PROBLEM DETAILS: Copy each line that has the string "picture" somewhere in it.

-- Start of RECORDED DATA --

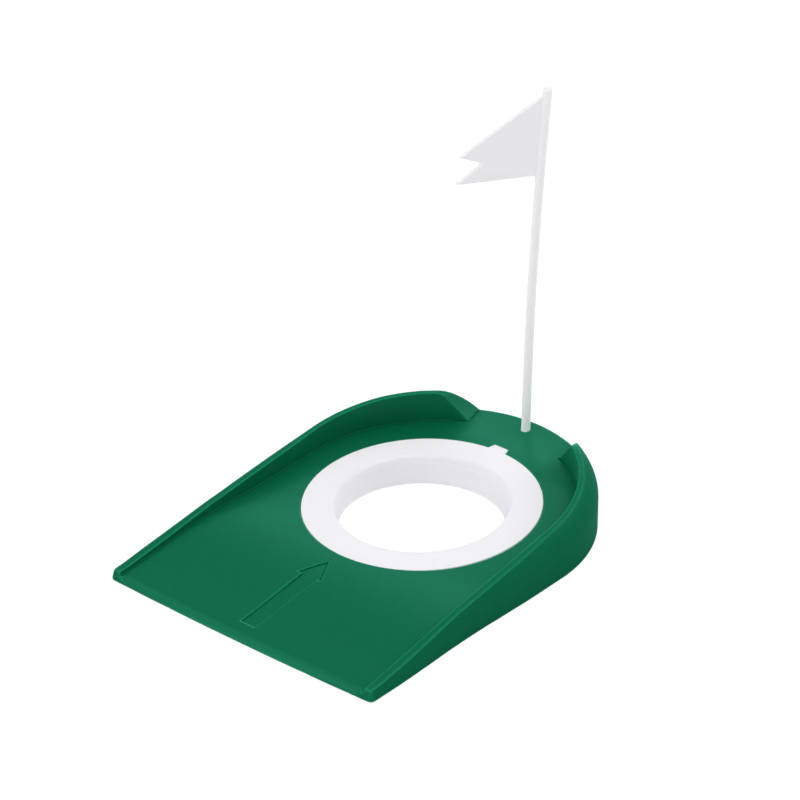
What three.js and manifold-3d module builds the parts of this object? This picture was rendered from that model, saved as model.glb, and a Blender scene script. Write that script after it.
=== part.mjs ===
// Putting cup: a ramped tray that a golf ball rolls up, a ring insert that lines
// the hole, and a flagstick that stands in a socket behind the hole.
// Millimetres. +Z up, +Y the way the ball rolls, +X to the right of the player.
// Everything is laid out from the hole's centre and shifted to the frame origin last.

import * as THREE from 'three';
import { mergeVertices } from 'three/addons/utils/BufferGeometryUtils.js';
import Module from 'manifold-3d';

// ---- overall tray: a U in plan, its front a little bowed and its sides a little waisted ----
const TRAY_WIDTH = 133;
const TRAY_LENGTH = 180;
const TRAY_HEIGHT = 26.5;
const HALF_WIDTH = TRAY_WIDTH / 2;
const ARC_CENTRE_Y = 4.6;
const REAR_Y = ARC_CENTRE_Y + HALF_WIDTH;
const FRONT_Y = REAR_Y - TRAY_LENGTH;
const FRONT_CORNER_RADIUS = 2;
const FRONT_BOW = 1.4;
const SIDE_WAIST = 0.9;
const WAIST_REAR_Y = -10.8;
const WAIST_FRONT_Y = -92.8;
const SIDE_STEPS = 14;
const FRONT_STEPS = 8;
const CORNER_STEPS = 5;

// ---- rolled shoulder on the outside of the rails: how far in it comes at the rail's
// top and how far down it starts, both growing with the rail from front to rear ----
const SHOULDER_PROFILE = [
  [0, 1.2],
  [50, 1.5],
  [70, 2.1],
  [92, 3.3],
  [114, 4.5],
  [130, 5.1],
  [164, 6.4],
];
const SHOULDER_REACH_LOW = 4;
const SHOULDER_REACH_HIGH = 13.5;
const SHOULDER_STEPS = 13;

// ---- ramp deck: a straight slope under the ring, a low crown in front of it that falls
// away to the lip, and a rise behind it ----
const DECK_Z = 10.5;
const DECK_SLOPE = 0.05;
const CROWN_HEIGHT = 1.05;
const CROWN_REAR_Y = -24;
const CROWN_FRONT_Y = -96;
const FRONT_FALL = 2.5;
const FRONT_FALL_START_Y = -40;
const FRONT_FALL_LENGTH = 68;
const REAR_RISE = 2.8;
const REAR_RISE_START_Y = 42;
const REAR_RISE_POWER = 1.4;
const LIP_Z = 0.9;
const LIP_LENGTH = 2.7;
const DECK_THICKNESS = 2.4;
const DECK_STEPS = 20;
const REAR_STEPS = 6;

// ---- rails: each profile row is a distance back from the front edge, then a height ----
const RAIL_INNER_RADIUS = 59.9;
const RAIL_INNER_CENTRE_Y = 2.2;
const RAIL_INNER_HALF_AT_FRONT = 62;
const RAIL_PROFILE = [
  [-2.5, 1.2],
  [0, 1.9],
  [0.6, 3.2],
  [1.6, 4.2],
  [2.8, 4.5],
  [7.5, 4.9],
  [28, 8],
  [53, 12.3],
  [73, 14.9],
  [93, 17.5],
  [113, 20.3],
  [130, 22.7],
  [146, 25],
  [158, 26.2],
  [164, TRAY_HEIGHT],
];
const NOTCH_HALF_AT_DECK = 25.4;
const NOTCH_HALF_AT_TOP = 33.5;
const NOTCH_FRONT_Y = 40;

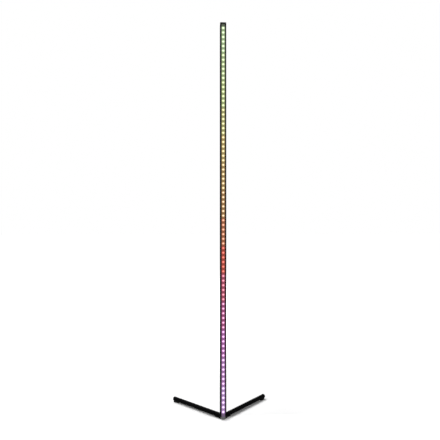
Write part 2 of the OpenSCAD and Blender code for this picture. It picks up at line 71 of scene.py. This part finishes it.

-- End of RECORDED DATA --

TASK RESPONSE:
What three.js and manifold-3d module builds the parts of this object? This picture was rendered from that model, saved as model.glb, and a Blender scene script. Write that script after it.
Write part 2 of the OpenSCAD and Blender code for this picture. It picks up at line 71 of scene.py. This part finishes it.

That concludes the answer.